Chapter 12. sendmail
It's been said that you aren't a
real Unix system administrator until
you've edited a sendmail.cf
file. It's also been said that
you're crazy if you've attempted to
do so twice.
Fortunately, you no longer need to
directly edit the cryptic sendmail.cf file. The
new versions of sendmail provide a configuration utility that creates
the sendmail.cf file for you based on much
simpler macro files. You do not need to understand the complex syntax
of the sendmail.cf file. Instead, you use the
macro language to identify the features you wish to include in your
configuration and specify some of the parameters that determine how
that feature operates.

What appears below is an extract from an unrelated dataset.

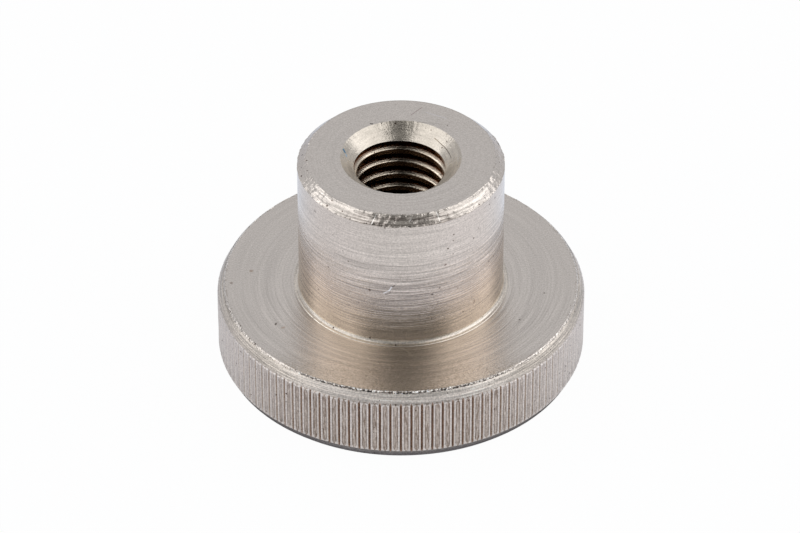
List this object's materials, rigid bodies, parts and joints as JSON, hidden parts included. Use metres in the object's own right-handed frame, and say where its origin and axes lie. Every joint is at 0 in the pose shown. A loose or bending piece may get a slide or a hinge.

A traditional Unix utility, called m4, then
takes your macro configuration data and mixes it with the data it
reads from template files containing the actual
sendmail.cf syntax to produce your
sendmail.cf file.
sendmail is an
incredibly powerful mail program that is difficult to master. Any
program whose definitive reference (sendmail, by
Bryan Costales with Eric Allman, published by
O'Reilly) is 1,200 pages long scares most people
off. And any program as complex as sendmail cannot be completely
covered in a single chapter. This chapter introduces sendmail and
describes how to install, configure, and test it, using a basic
configuration for the Virtual Brewery as an example. If the
information presented here helps make the task of configuring
sendmail less daunting for you, we hope you'll gain
the confidence to tackle more complex configurations on your own.